## begin

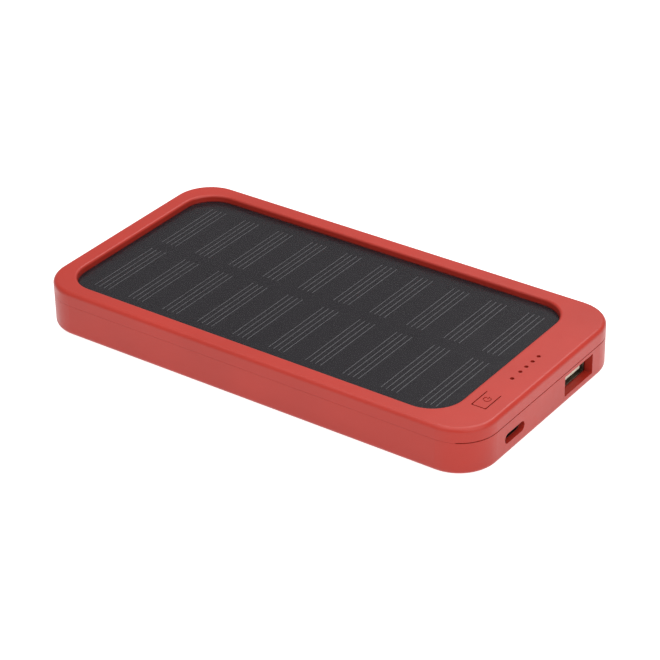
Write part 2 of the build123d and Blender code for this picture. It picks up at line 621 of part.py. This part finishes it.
def push_switch():
    """Body, sheet metal lid and the plunger that the button's stem pushes."""
    top = BOARD_TOP_Z + SWITCH_SIZE[2]
    lid_z = top - SWITCH_LID
    plunger_z = top - PLUNGER_SINK
    flange_r = PLUNGER_R + PLUNGER_FLANGE
    body = box_on(BUTTON_X, STEM_Y, BOARD_TOP_Z, (*SWITCH_SIZE[:2], SWITCH_SIZE[2] - SWITCH_LID))
    well_z = plunger_z - PLUNGER_TRAVEL - PLUNGER_CLEARANCE
    body -= rod(BUTTON_X, STEM_Y, well_z, top, flange_r + FLANGE_CLEARANCE)
    lid = box_on(BUTTON_X, STEM_Y, lid_z, (*SWITCH_SIZE[:2], SWITCH_LID))
    lid -= rod(BUTTON_X, STEM_Y, lid_z, top, PLUNGER_R + PLUNGER_CLEARANCE)
    plunger = rod(BUTTON_X, STEM_Y, plunger_z, top + PLUNGER_RISE, PLUNGER_R)
    plunger += rod(BUTTON_X, STEM_Y, plunger_z, plunger_z + PLUNGER_FLANGE_T, flange_r)
    return {"switch_body": body, "switch_cover": lid, "switch_plunger": plunger}


def board_screw(x, y):
    head = rod(x, y, BOARD_TOP_Z, BOARD_TOP_Z + SCREW_HEAD_T, SCREW_HEAD_R)
    head = round_edges(head, -1, SCREW_HEAD_EDGE_R)
    cross = Rectangle(CROSS_LEN, CROSS_W) + Rectangle(CROSS_W, CROSS_LEN)
    recess = Pos(x, y, BOARD_TOP_Z + SCREW_HEAD_T - CROSS_DEEP) * extrude(cross, BEYOND)
    return head + rod(x, y, BOARD_TOP_Z - SCREW_LEN, BOARD_TOP_Z, SCREW_R) - recess


def board_parts():
    """Everything soldered or screwed to the board apart from the two sockets."""
    chip_z = BOARD_Z - CHIP_LIFT
    capacitors = [box_under(x, y, BOARD_Z, CAPACITOR_SIZE) for x, y in CAPACITORS_AT]
    resistors = [box_on(x, y, BOARD_TOP_Z, RESISTOR_SIZE) for x, y in RESISTORS_AT]
    leds = [box_on(LIGHT_X, y, BOARD_TOP_Z, LED_SIZE) for y in LIGHT_Y]
    return {
        "power_inductor": power_inductor(),
        "charger_chip": box_under(*CHARGER_AT, chip_z, CHIP_SIZE),
        "controller_chip": box_under(*CONTROLLER_AT, chip_z, CHIP_SIZE),
        "chip_pins": Compound(children=chip_pins(*CHARGER_AT) + chip_pins(*CONTROLLER_AT)),
        "blocking_diode": box_under(*DIODE_AT, BOARD_Z, DIODE_SIZE),
        "capacitors": Compound(children=capacitors),
        "resistors": Compound(children=resistors),
        "status_leds": Compound(children=leds),
        "board_screws": Compound(children=[board_screw(x, y) for x, y in SCREW_AT]),
    }


def all_nodes():
    nodes = {
        "bottom_case": bottom_case(),
        "top_cover": top_cover(),
        "panel_tray": panel_tray(),
        "power_button": power_button(),
        "battery_cell": battery_pouch(),
        "main_board": main_board(),
        "light_guide": light_guide(),
    }
    for group in (solar_panel, battery_softs, battery_terminals, battery_leads, panel_leads):
        nodes.update(group())
    for group in (outlet_socket, inlet_socket, board_parts, push_switch):
        nodes.update(group())
    return nodes


os.makedirs("parts", exist_ok=True)
for node, shape in all_nodes().items():
    export_step(shape, f"parts/{node}.step")
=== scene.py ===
import json
import math

import bpy
from mathutils import Matrix, Vector


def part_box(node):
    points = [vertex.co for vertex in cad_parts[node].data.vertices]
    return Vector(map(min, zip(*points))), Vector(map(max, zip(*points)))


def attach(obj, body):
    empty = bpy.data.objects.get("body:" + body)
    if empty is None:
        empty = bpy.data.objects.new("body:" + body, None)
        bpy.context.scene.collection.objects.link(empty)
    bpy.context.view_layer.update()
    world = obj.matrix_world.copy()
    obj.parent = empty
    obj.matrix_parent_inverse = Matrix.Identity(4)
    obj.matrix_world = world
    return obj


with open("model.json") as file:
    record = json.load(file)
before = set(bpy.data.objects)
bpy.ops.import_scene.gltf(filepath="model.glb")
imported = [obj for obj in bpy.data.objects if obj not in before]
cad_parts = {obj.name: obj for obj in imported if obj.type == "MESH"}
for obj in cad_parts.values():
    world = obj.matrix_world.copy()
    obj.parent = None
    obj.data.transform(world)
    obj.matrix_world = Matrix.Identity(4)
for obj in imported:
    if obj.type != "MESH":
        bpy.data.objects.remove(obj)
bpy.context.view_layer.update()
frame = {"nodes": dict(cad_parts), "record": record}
MM = 0.001

# ---------------------------------------------------------------- printed lines on the cells
FIRST_CELL_EDGE_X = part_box("solar_cells")[0].x
FILLER_FACE_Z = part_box("panel_encapsulant")[1].z
COLUMNS = 10
COLUMN_PITCH = 11.59 * MM
CELL_WIDTH = 10.6 * MM
LINES_PER_CELL = 4
LINE_PITCH = 1.56 * MM
LINE_WIDTH = 0.18 * MM
LINE_THICKNESS = 0.012 * MM
LINE_ROWS = ((2.5 * MM, 25.5 * MM), (-26.2 * MM, -1.8 * MM))  # the Y where each row starts and ends
LINE_LIFT = 0.002 * MM  # above the filler's face, so the two don't share a plane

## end

> _Instructions to follow_
Nothing but the lines from the one with "in imported if" through the end of the data above should be repeated, each exactly as it stands.

> _Full solution_
cad_parts = {obj.name: obj for obj in imported if obj.type == "MESH"}
for obj in cad_parts.values():
    world = obj.matrix_world.copy()
    obj.parent = None
    obj.data.transform(world)
    obj.matrix_world = Matrix.Identity(4)
for obj in imported:
    if obj.type != "MESH":
        bpy.data.objects.remove(obj)
bpy.context.view_layer.update()
frame = {"nodes": dict(cad_parts), "record": record}
MM = 0.001

# ---------------------------------------------------------------- printed lines on the cells
FIRST_CELL_EDGE_X = part_box("solar_cells")[0].x
FILLER_FACE_Z = part_box("panel_encapsulant")[1].z
COLUMNS = 10
COLUMN_PITCH = 11.59 * MM
CELL_WIDTH = 10.6 * MM
LINES_PER_CELL = 4
LINE_PITCH = 1.56 * MM
LINE_WIDTH = 0.18 * MM
LINE_THICKNESS = 0.012 * MM
LINE_ROWS = ((2.5 * MM, 25.5 * MM), (-26.2 * MM, -1.8 * MM))  # the Y where each row starts and ends
LINE_LIFT = 0.002 * MM  # above the filler's face, so the two don't share a plane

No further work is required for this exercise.